To deal with the well-known one first: Flos Campi is a "suite" for small orchestra, wordless choir, and solo viola.  In fact, the wind players in the work are all soloists too, but the viola player is the featured voice.  And a voice it certainly is.  The six movements are prefaced with quotations from The Song of Solomon, but no words are sung.  However, the viola part is so "vocal" in character that any use of a sung text would be superfluous.  The music is rapturous, lyrical, passionate -- in short, a musical love song parallel to the written love song of the Bible.  Oriental, too, with more than a slight whiff of the Middle East floating through -- especially in the brazen march of the fourth movement.

Now, let's see what other treasures nestle around it.  The disc opens with what I think was one of the most beautiful lyrical outpourings of RVW's entire career (and there were many of them!).  When the composer set to work on the intensely musical poetry of Matthew Arnold, the result was An Oxford Elegy -- setting words from two Arnold poems, The Scholar-Gypsy and Thyrsis.  Rather than try to devise musical equivalents for all of Arnold's soaring phrases, Vaughan Williams opted to use a speaking voice -- sometimes over the music, sometimes in the silence between sections -- as well as a choir singing certain selected passages.  This feature has acted as a handicap to some, but I've always felt that the solution could be no other.  As for the music, it has a certain autumnal quality that goes well with the tone of regret suffusing the poetry.  Yet it remains intensely, visually enchanting from start to finish. 

The second piece is a short choral hymn for Whitsuntide (Pentecost) -- recorded at the same time as Flos Campi and An Oxford Elegy (1968) but for some reason never released.  It's a simple but effective piece indeed, with the choir's rapturous "Alleluias" punctuating the tenor soloist's phrases.

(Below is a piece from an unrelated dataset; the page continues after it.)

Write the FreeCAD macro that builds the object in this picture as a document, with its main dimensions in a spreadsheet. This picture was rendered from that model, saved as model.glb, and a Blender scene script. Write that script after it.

The final work (also the largest) is Sancta Civitas, described by RVW as an "oratorio".  It is that, in the sense that it sets some of the most dramatic scenes in the Bible, from the book of Revelation.  However, any resemblance to the traditional oratorio form stops dead right there.  The music flows through a series of contrasting sections for 35 minutes without any pause.  The narration of the text (the whole book is a narration, of course) is shared between a baritone soloist and no less than three choirs: a large mixed choir, a small semi-chorus, and a distant treble chorus.  Each choral body has its own distinctive selection of orchestral sounds supporting it.  The treble group, placed apart from the main body, has to come in distantly yet clearly.

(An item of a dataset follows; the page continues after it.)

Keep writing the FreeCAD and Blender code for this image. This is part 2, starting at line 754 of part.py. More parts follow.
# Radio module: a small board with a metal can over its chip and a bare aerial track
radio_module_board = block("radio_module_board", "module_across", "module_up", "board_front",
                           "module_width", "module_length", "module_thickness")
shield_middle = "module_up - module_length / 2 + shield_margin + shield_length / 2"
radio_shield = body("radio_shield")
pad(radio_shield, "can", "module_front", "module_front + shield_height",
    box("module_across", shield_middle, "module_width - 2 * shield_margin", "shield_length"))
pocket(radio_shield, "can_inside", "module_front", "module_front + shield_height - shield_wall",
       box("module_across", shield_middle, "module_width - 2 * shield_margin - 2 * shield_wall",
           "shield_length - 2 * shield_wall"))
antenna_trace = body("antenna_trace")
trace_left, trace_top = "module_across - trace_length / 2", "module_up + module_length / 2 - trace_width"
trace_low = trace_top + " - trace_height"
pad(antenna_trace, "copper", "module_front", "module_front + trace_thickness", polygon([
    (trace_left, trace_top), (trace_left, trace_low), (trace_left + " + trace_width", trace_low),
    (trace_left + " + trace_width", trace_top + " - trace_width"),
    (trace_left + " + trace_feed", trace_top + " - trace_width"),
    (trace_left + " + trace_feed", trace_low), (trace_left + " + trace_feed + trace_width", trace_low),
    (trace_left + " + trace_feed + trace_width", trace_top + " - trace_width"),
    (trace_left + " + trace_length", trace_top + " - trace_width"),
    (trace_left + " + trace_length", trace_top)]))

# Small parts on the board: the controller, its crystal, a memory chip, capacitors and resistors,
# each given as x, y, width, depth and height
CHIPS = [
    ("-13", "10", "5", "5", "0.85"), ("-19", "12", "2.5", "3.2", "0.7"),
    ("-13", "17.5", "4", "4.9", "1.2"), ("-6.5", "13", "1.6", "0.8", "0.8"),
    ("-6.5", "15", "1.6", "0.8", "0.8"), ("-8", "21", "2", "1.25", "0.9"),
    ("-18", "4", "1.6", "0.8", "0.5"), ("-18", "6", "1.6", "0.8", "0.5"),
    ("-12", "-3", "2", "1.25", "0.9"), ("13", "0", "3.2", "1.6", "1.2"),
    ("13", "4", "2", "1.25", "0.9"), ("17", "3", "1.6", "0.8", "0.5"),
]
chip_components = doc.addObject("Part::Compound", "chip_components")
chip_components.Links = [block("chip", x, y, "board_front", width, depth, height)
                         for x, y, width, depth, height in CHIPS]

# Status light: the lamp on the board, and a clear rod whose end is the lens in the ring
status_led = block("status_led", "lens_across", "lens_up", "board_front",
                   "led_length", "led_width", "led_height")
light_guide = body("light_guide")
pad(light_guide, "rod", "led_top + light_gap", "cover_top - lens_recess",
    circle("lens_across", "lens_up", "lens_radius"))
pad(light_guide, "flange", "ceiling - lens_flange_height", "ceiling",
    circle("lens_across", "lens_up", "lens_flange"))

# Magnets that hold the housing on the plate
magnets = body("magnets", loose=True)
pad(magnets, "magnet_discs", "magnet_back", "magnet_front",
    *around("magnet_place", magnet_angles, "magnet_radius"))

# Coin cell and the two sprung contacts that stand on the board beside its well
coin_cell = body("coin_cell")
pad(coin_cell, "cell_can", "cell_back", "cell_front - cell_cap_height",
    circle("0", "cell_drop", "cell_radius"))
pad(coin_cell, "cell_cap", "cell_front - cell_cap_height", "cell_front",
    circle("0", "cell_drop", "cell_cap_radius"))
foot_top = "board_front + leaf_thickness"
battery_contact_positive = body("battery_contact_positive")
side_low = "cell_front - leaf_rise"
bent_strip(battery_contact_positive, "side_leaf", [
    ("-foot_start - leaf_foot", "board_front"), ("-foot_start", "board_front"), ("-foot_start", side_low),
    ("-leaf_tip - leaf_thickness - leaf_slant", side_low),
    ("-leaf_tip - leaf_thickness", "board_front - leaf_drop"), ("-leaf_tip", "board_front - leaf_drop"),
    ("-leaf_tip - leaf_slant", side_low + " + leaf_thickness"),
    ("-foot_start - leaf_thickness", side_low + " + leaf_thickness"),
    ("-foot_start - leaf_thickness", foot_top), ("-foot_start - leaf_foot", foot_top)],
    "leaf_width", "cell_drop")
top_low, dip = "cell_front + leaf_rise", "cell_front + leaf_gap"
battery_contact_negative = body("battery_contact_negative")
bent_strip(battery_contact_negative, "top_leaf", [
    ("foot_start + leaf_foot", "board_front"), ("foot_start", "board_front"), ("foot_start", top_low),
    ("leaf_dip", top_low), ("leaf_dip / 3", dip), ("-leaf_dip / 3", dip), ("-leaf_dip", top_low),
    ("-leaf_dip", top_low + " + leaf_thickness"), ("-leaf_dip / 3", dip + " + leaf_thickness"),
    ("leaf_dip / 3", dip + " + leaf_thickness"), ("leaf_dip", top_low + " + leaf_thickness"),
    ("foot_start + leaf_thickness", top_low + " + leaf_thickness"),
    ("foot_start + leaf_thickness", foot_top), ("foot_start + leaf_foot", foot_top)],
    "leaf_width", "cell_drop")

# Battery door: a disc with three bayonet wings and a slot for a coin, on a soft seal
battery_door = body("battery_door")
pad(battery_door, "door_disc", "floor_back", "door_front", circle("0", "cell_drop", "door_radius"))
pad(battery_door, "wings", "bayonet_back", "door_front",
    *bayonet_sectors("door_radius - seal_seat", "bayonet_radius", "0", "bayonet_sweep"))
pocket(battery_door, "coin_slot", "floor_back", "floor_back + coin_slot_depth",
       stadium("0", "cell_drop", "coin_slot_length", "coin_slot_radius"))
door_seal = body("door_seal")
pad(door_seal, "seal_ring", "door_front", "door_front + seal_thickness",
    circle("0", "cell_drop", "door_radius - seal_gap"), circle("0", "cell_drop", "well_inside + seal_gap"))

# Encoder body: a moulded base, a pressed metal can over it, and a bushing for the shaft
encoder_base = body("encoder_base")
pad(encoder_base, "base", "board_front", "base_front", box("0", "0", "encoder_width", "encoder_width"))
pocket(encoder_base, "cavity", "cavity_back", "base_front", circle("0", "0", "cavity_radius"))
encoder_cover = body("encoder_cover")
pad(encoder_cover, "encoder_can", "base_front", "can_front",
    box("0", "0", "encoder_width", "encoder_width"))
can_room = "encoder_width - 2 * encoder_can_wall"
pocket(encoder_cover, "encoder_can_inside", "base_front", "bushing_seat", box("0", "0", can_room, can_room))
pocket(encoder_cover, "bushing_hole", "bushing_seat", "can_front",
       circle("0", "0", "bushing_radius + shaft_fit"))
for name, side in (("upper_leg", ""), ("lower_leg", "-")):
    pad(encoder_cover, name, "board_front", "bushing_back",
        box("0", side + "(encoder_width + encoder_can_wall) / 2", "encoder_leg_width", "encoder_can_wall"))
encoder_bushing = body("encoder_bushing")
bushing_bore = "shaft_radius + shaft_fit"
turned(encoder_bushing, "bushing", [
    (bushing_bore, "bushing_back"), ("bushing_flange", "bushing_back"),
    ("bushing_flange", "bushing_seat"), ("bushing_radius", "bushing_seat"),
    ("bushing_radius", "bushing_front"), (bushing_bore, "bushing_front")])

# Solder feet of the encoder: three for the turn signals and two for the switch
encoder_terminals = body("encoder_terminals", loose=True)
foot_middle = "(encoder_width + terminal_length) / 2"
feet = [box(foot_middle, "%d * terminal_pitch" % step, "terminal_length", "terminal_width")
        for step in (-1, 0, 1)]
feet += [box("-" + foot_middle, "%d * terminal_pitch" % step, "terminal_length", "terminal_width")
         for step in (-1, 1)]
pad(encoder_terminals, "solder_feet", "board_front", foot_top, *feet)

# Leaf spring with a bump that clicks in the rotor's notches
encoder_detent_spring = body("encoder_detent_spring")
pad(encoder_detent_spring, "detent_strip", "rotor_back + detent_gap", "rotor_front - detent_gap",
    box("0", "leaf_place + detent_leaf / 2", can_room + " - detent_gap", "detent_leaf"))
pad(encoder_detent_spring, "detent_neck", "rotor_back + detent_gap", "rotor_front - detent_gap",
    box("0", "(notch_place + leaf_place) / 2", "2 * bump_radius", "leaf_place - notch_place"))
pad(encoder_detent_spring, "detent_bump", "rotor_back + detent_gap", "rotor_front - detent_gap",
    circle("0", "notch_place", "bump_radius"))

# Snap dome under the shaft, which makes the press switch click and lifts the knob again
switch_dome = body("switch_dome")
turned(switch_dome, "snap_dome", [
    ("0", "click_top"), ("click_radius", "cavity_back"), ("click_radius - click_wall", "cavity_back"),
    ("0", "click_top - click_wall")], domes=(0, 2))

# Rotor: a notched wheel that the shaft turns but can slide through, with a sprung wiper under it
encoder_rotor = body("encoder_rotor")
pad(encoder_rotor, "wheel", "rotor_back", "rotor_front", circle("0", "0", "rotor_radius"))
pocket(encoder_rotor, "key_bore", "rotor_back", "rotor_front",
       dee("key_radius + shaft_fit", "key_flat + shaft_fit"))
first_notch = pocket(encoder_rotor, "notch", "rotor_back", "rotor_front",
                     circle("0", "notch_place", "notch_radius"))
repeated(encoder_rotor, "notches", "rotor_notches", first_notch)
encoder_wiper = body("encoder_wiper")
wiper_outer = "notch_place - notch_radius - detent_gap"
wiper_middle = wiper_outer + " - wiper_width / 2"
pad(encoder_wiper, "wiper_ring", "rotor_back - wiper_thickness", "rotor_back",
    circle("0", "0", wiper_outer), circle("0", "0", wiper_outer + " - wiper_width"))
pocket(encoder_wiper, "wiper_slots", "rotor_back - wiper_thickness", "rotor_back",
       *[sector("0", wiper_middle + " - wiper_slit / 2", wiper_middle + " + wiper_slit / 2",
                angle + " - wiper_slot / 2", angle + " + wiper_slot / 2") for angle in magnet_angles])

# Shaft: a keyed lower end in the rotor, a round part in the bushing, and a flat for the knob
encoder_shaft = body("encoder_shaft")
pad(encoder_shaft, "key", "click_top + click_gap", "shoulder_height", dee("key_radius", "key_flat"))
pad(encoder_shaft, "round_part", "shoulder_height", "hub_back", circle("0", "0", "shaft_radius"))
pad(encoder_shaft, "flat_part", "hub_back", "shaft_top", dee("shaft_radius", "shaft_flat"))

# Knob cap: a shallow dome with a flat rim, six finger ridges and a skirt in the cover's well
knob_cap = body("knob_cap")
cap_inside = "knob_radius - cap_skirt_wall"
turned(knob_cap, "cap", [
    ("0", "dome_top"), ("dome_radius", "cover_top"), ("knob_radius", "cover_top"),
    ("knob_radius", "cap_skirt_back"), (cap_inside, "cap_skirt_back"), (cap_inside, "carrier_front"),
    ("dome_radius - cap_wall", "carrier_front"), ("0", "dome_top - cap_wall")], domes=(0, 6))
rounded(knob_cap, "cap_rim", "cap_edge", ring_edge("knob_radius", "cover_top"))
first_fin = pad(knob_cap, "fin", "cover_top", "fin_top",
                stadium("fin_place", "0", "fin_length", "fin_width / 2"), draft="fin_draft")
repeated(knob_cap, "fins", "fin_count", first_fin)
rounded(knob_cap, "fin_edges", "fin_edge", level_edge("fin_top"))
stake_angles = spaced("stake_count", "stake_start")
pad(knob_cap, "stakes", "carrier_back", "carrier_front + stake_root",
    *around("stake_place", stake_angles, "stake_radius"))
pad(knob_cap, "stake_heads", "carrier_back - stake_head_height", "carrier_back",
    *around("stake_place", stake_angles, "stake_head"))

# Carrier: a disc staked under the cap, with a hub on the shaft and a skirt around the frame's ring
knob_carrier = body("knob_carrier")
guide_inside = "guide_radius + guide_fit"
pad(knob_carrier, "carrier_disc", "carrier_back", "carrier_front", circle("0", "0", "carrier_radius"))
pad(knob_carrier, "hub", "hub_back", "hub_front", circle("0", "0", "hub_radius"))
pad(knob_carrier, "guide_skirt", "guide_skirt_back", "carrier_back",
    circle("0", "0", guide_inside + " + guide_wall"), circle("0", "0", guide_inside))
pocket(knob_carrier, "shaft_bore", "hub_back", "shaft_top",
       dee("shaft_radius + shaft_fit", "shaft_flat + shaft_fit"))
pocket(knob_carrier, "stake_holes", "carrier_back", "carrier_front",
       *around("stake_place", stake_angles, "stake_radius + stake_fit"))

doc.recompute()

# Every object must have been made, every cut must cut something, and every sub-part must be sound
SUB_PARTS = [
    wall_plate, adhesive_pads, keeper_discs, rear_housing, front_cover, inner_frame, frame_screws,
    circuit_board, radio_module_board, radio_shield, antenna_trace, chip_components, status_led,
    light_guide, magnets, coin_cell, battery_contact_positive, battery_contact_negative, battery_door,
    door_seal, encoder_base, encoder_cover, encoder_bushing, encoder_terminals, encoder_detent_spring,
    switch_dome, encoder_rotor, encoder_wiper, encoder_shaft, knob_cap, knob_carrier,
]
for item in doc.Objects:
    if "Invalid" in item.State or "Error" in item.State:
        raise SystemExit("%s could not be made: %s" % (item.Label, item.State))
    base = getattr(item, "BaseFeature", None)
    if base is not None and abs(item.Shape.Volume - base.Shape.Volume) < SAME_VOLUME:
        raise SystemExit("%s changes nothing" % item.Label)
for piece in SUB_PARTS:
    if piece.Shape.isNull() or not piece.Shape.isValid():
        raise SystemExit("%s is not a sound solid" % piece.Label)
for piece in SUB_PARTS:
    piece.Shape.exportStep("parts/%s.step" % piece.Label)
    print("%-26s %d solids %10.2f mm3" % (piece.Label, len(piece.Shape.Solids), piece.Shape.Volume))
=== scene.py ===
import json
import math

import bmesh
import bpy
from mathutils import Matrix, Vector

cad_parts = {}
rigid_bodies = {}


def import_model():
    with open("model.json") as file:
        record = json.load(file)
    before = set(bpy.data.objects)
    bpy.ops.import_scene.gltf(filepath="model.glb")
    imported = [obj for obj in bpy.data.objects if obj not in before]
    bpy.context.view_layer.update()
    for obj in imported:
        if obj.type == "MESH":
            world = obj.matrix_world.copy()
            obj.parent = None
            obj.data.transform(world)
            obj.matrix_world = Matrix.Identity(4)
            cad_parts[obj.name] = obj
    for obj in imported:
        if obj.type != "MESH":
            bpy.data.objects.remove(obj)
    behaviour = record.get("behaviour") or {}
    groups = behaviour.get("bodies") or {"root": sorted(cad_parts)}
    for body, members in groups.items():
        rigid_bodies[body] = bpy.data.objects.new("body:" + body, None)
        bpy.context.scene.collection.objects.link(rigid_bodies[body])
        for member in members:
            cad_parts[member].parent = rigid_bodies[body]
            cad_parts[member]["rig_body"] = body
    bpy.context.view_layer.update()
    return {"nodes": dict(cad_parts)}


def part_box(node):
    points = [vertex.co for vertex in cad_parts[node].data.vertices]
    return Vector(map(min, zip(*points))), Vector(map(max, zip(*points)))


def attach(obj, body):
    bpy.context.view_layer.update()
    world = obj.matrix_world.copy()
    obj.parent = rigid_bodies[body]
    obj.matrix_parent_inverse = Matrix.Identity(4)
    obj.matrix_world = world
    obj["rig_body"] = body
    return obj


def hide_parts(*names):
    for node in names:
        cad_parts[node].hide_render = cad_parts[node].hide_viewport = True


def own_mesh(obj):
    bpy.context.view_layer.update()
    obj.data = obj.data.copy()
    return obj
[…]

Right there, I suppose, is the reason Sancta Civitas has been so rarely performed and recorded.  Even if the numbers of performers aren't as great, that plan ranks for sheer complexity right alongside Mahler's 8th Symphony and Britten's War Requiem!  Yet, as always when RVW set words to music, every sound is absolutely right in its context. 

The whole piece is full of marvellous writing -- the 5/4 time, used so differently from Holst, in the battle scene when heaven opens, the beating drums and wailing cries as the angel standing in the sun summons the birds to feast on the flesh of the dead, the dirge for the fallen glories of Babylon -- each one is clearly drawn with vivid musical detail.  The emotional heart of the work is the long, rapturous description of the vision of the new heaven and the new earth -- heightened by RVW's favourite device of a solo violin musing in quasi-recitative over muted strings.  Then comes the spectacular hymn of praise to the Almighty, the final key tenor solo, "Behold, I come quickly," and the quiet fading away of the music.

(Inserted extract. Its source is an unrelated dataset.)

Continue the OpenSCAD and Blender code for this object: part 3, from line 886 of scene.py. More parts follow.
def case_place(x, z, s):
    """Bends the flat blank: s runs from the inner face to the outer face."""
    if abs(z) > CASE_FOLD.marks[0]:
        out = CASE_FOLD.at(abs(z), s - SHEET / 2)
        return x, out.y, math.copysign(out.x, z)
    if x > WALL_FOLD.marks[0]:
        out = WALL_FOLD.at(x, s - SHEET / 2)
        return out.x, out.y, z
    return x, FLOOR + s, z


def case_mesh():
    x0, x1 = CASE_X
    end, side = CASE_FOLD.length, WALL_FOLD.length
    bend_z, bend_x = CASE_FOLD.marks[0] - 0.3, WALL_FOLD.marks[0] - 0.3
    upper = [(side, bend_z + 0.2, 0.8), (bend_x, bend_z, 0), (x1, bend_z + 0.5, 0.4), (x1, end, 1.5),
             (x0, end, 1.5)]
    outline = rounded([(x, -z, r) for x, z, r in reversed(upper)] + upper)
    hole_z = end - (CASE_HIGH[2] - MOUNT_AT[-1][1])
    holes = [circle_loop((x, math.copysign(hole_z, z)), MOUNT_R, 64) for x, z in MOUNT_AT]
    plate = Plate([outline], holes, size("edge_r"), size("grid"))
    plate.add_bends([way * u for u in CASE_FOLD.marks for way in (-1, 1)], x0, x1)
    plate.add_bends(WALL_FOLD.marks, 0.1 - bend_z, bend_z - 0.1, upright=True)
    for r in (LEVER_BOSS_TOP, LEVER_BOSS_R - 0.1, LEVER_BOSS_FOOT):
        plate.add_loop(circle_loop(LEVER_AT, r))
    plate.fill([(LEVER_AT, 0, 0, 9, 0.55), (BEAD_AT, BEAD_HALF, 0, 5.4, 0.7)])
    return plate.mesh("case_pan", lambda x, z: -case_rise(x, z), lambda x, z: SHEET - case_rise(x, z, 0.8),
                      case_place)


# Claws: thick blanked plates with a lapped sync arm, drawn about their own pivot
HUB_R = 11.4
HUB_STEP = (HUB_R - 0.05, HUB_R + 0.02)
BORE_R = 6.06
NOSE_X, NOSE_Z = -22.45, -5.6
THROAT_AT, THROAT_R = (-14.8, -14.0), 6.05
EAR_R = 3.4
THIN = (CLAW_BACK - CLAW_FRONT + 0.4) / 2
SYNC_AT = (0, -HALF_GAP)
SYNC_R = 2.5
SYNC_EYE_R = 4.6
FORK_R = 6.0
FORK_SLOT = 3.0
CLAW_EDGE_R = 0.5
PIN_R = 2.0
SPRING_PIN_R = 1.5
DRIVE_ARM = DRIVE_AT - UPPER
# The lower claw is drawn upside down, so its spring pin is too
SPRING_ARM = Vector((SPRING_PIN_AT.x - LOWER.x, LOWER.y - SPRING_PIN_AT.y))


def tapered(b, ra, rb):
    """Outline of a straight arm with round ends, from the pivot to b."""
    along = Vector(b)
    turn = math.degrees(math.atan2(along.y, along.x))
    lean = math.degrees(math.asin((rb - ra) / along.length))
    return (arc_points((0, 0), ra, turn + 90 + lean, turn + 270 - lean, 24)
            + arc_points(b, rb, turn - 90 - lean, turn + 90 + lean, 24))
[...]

All of the recordings on this CD I'm listening to were conducted by the dean of English choral conductors, Sir David Willcocks -- already in 1968 at the height of his powers.  Vocal soloists, speaker (John Westbrook a key part of An Oxford Elegy's success), choirs, orchestras are all in top form, and the sound on the CD release couldn't be bettered.  Alternate recordings are available of Flos Campi (several) and of Sancta Civitas (one that I know of, conducted by Richard Hickox) and may be easier to find, but this particular collection is a prize if you can find it.